— Given material —
◇ ◇ ◇ ◇
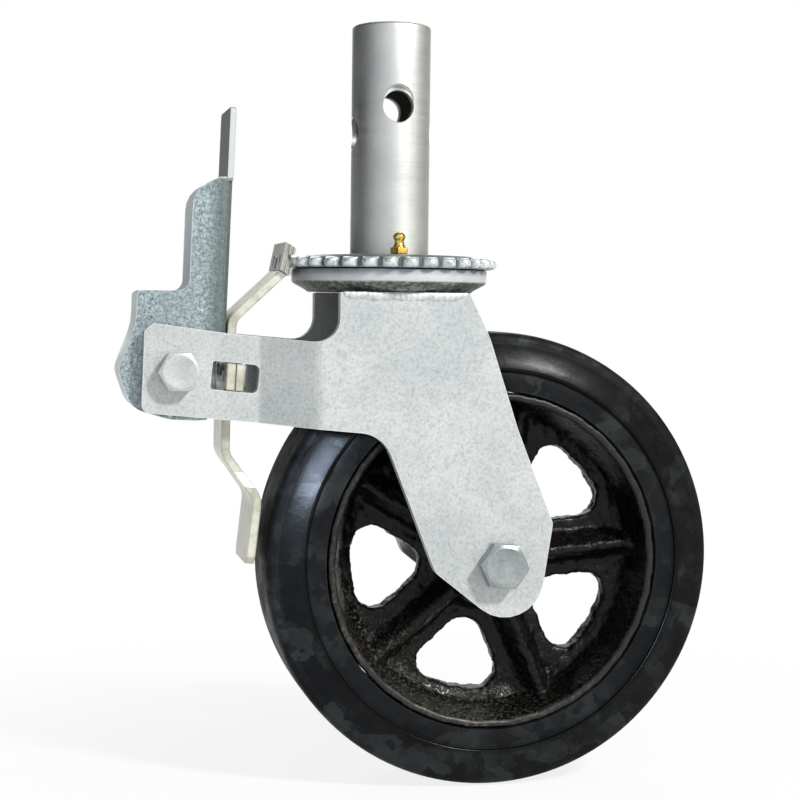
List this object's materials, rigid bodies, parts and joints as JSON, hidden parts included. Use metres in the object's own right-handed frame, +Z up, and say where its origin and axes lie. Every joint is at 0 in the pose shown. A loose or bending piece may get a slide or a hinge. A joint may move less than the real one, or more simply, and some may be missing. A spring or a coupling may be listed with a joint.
{
  "type": "scaffold castor",
  "caption": "Swivel scaffold castor with a plug-in tube stem, a toothed lock disc, a foot lever that locks swivel and tyre together, and a solid rubber tyre on a spoked core.",
  "frame": {"origin": "on the swivel axis, at the top face of the toothed lock disc, where the scaffold tube comes to rest", "axes": "+Z up along the stem; +X towards the side to which the wheel trails; +Y away from the side seen in the picture, along the wheel's axle"},
  "size_m": [0.266, 0.1002, 0.3377],
  "materials": {
    "satin_steel": "satin zinc plated tube",
    "galvanised": "pale galvanised, fine grain",
    "blue_zinc": "mottled blue-grey zinc",
    "bright_zinc": "bright zinc, slightly yellow",
    "brass": "bright",
    "black_iron": "gloss black over rough casting",
    "black_rubber": "satin black"
  },
  "bodies": {
    "stem": {"stem_tube": "satin_steel", "lock_disc": "galvanised", "grease_nipple": "brass", "kingpin": "bright_zinc", "lower_race": "galvanised", "kingpin_nut": "bright_zinc"},
    "fork": {"axle_bolt": "bright_zinc", "axle_nut": "bright_zinc", "axle_sleeve": "bright_zinc", "axle_washer": "bright_zinc", "crown_cup": "galvanised", "far_leg": "galvanised", "far_weld": "galvanised", "lower_ball_01": "bright_zinc", "lower_ball_02": "bright_zinc", "lower_ball_03": "bright_zinc", "lower_ball_04": "bright_zinc", "lower_ball_05": "bright_zinc", "lower_ball_06": "bright_zinc", "lower_ball_07": "bright_zinc", "lower_ball_08": "bright_zinc", "near_leg": "galvanised", "near_weld": "galvanised", "pivot_bolt": "bright_zinc", "pivot_bush": "bright_zinc", "pivot_nut": "bright_zinc", "pivot_washer": "bright_zinc", "upper_ball_01": "bright_zinc", "upper_ball_02": "bright_zinc", "upper_ball_03": "bright_zinc", "upper_ball_04": "bright_zinc", "upper_ball_05": "bright_zinc", "upper_ball_06": "bright_zinc", "upper_ball_07": "bright_zinc", "upper_ball_08": "bright_zinc", "upper_ball_09": "bright_zinc", "upper_ball_10": "bright_zinc", "upper_ball_11": "bright_zinc", "upper_ball_12": "bright_zinc"},
    "wheel": {"tyre": "black_rubber", "wheel_core": "black_iron", "bearing_cage": "bright_zinc", "near_thrust_washer": "bright_zinc", "far_thrust_washer": "bright_zinc", "bearing_roller_01": "bright_zinc", "bearing_roller_02": "bright_zinc", "bearing_roller_03": "bright_zinc", "bearing_roller_04": "bright_zinc", "bearing_roller_05": "bright_zinc", "bearing_roller_06": "bright_zinc", "bearing_roller_07": "bright_zinc", "bearing_roller_08": "bright_zinc"},
    "brake_slide": {"brake_strip": "bright_zinc", "guide_plate": "bright_zinc", "lock_block": "bright_zinc", "near_rivet": "bright_zinc", "far_rivet": "bright_zinc"},
    "pedal": {"brake_lever": "blue_zinc"}
  },
  "joints": [
    {"name": "swivel", "type": "hinge", "parent": "stem", "child": "fork", "pos_m": [0, 0, 0], "axis": [0, 0, 1], "continuous": true},
    {"name": "wheel_spin", "type": "hinge", "parent": "fork", "child": "wheel", "pos_m": [0.0442, 0, -0.1345], "axis": [0, 1, 0], "continuous": true},
    {"name": "lever_pivot", "type": "hinge", "parent": "fork", "child": "pedal", "pos_m": [-0.0956, 0, -0.051], "axis": [0, -1, 0], "range_deg": [0, 45]},
    {"name": "strip_slide", "type": "slide", "parent": "fork", "child": "brake_slide", "axis": [0.9954, 0, -0.0958], "range_m": [0, 0.0036]}
  ],
  "couplings": [
    {"joint": "strip_slide", "follows": "lever_pivot", "m_per_rad": 0.0045836}
  ]
}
◇ ◇ ◇ ◇
— Written request —
Set down the listing above in full, please, exactly as it appears.

— Task output —
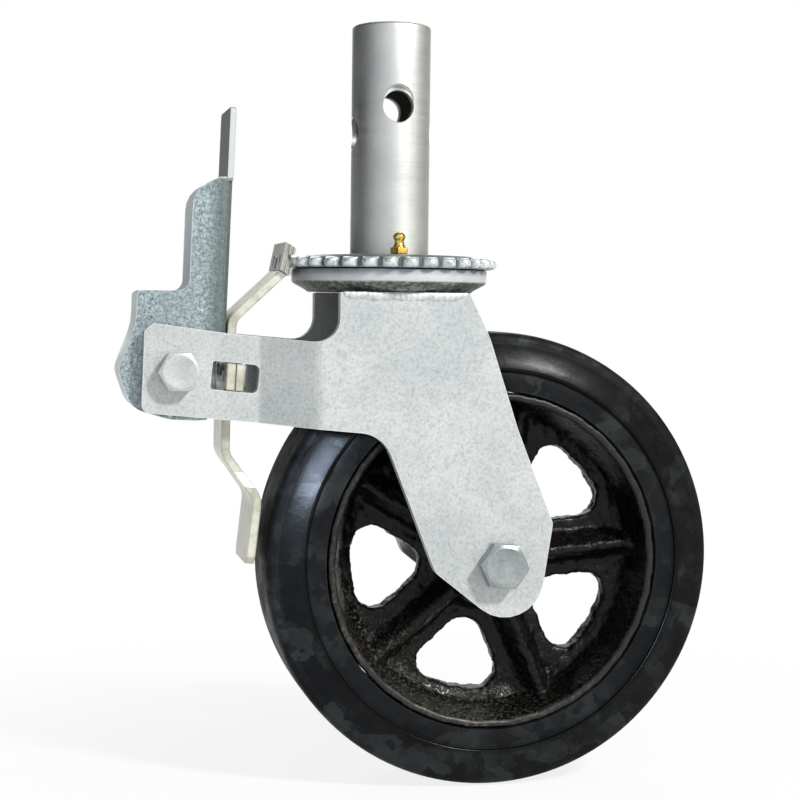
List this object's materials, rigid bodies, parts and joints as JSON, hidden parts included. Use metres in the object's own right-handed frame, +Z up, and say where its origin and axes lie. Every joint is at 0 in the pose shown. A loose or bending piece may get a slide or a hinge. A joint may move less than the real one, or more simply, and some may be missing. A spring or a coupling may be listed with a joint.
{
  "type": "scaffold castor",
  "caption": "Swivel scaffold castor with a plug-in tube stem, a toothed lock disc, a foot lever that locks swivel and tyre together, and a solid rubber tyre on a spoked core.",
  "frame": {"origin": "on the swivel axis, at the top face of the toothed lock disc, where the scaffold tube comes to rest", "axes": "+Z up along the stem; +X towards the side to which the wheel trails; +Y away from the side seen in the picture, along the wheel's axle"},
  "size_m": [0.266, 0.1002, 0.3377],
  "materials": {
    "satin_steel": "satin zinc plated tube",
    "galvanised": "pale galvanised, fine grain",
    "blue_zinc": "mottled blue-grey zinc",
    "bright_zinc": "bright zinc, slightly yellow",
    "brass": "bright",
    "black_iron": "gloss black over rough casting",
    "black_rubber": "satin black"
  },
  "bodies": {
    "stem": {"stem_tube": "satin_steel", "lock_disc": "galvanised", "grease_nipple": "brass", "kingpin": "bright_zinc", "lower_race": "galvanised", "kingpin_nut": "bright_zinc"},
    "fork": {"axle_bolt": "bright_zinc", "axle_nut": "bright_zinc", "axle_sleeve": "bright_zinc", "axle_washer": "bright_zinc", "crown_cup": "galvanised", "far_leg": "galvanised", "far_weld": "galvanised", "lower_ball_01": "bright_zinc", "lower_ball_02": "bright_zinc", "lower_ball_03": "bright_zinc", "lower_ball_04": "bright_zinc", "lower_ball_05": "bright_zinc", "lower_ball_06": "bright_zinc", "lower_ball_07": "bright_zinc", "lower_ball_08": "bright_zinc", "near_leg": "galvanised", "near_weld": "galvanised", "pivot_bolt": "bright_zinc", "pivot_bush": "bright_zinc", "pivot_nut": "bright_zinc", "pivot_washer": "bright_zinc", "upper_ball_01": "bright_zinc", "upper_ball_02": "bright_zinc", "upper_ball_03": "bright_zinc", "upper_ball_04": "bright_zinc", "upper_ball_05": "bright_zinc", "upper_ball_06": "bright_zinc", "upper_ball_07": "bright_zinc", "upper_ball_08": "bright_zinc", "upper_ball_09": "bright_zinc", "upper_ball_10": "bright_zinc", "upper_ball_11": "bright_zinc", "upper_ball_12": "bright_zinc"},
    "wheel": {"tyre": "black_rubber", "wheel_core": "black_iron", "bearing_cage": "bright_zinc", "near_thrust_washer": "bright_zinc", "far_thrust_washer": "bright_zinc", "bearing_roller_01": "bright_zinc", "bearing_roller_02": "bright_zinc", "bearing_roller_03": "bright_zinc", "bearing_roller_04": "bright_zinc", "bearing_roller_05": "bright_zinc", "bearing_roller_06": "bright_zinc", "bearing_roller_07": "bright_zinc", "bearing_roller_08": "bright_zinc"},
    "brake_slide": {"brake_strip": "bright_zinc", "guide_plate": "bright_zinc", "lock_block": "bright_zinc", "near_rivet": "bright_zinc", "far_rivet": "bright_zinc"},
    "pedal": {"brake_lever": "blue_zinc"}
  },
  "joints": [
    {"name": "swivel", "type": "hinge", "parent": "stem", "child": "fork", "pos_m": [0, 0, 0], "axis": [0, 0, 1], "continuous": true},
    {"name": "wheel_spin", "type": "hinge", "parent": "fork", "child": "wheel", "pos_m": [0.0442, 0, -0.1345], "axis": [0, 1, 0], "continuous": true},
    {"name": "lever_pivot", "type": "hinge", "parent": "fork", "child": "pedal", "pos_m": [-0.0956, 0, -0.051], "axis": [0, -1, 0], "range_deg": [0, 45]},
    {"name": "strip_slide", "type": "slide", "parent": "fork", "child": "brake_slide", "axis": [0.9954, 0, -0.0958], "range_m": [0, 0.0036]}
  ],
  "couplings": [
    {"joint": "strip_slide", "follows": "lever_pivot", "m_per_rad": 0.0045836}
  ]
}